Hermesinde
Overview
Biography
Hermesinde was a sister-in-law of empress Agnes. She had married Agnes's brother Peter William (Guillaume VII of Aquitaine, V of Poitiers) in 1050. When he died in 1058, she vowed not to remarry: “Ermensindisque, amore illius, vovit se viduam et castam permanere usque ad mortem,” Chronique de Saint-Maixent, 751-1146. There were no sons of the marriage, though there may have been daughters. Hermesinde is mentioned in letters from Peter Damian to her sister-in-law (epp.104, 124 Epistolae 130, 131.html) ): “The empress alone with her sister-in-law Hermesinde, equally enflamed by the fervor of the holy Spirit, as Mary Magdalene and the other Mary came to the tomb not to anoint Christ's body, but to wash his feet with their tears, not to seek the living among the dead, but to adore the traces of the resurrected” (ep.104).

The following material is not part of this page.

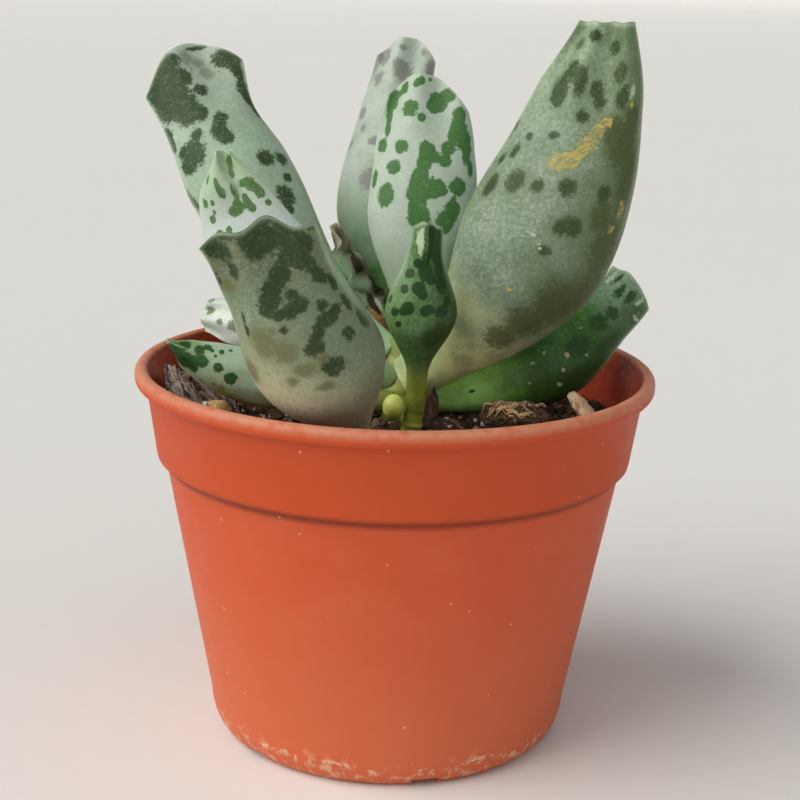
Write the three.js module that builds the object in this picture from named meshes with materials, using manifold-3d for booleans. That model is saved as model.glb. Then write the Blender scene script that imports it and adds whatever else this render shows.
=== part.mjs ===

Hermesinde came to Rome with Agnes but apparently did not remain in the same house, since Peter mentions a visit she made with him to Agnes: “I think, venerable lady, that since we — lord Rainald, bishop of the see of Como and the holy woman Hermesinde, widow of your brother [William Aigret V/VII], and I your servant — came back, your mind has fluctuated and, as if destitute of all solace deplores that it is left alone” (ep.124).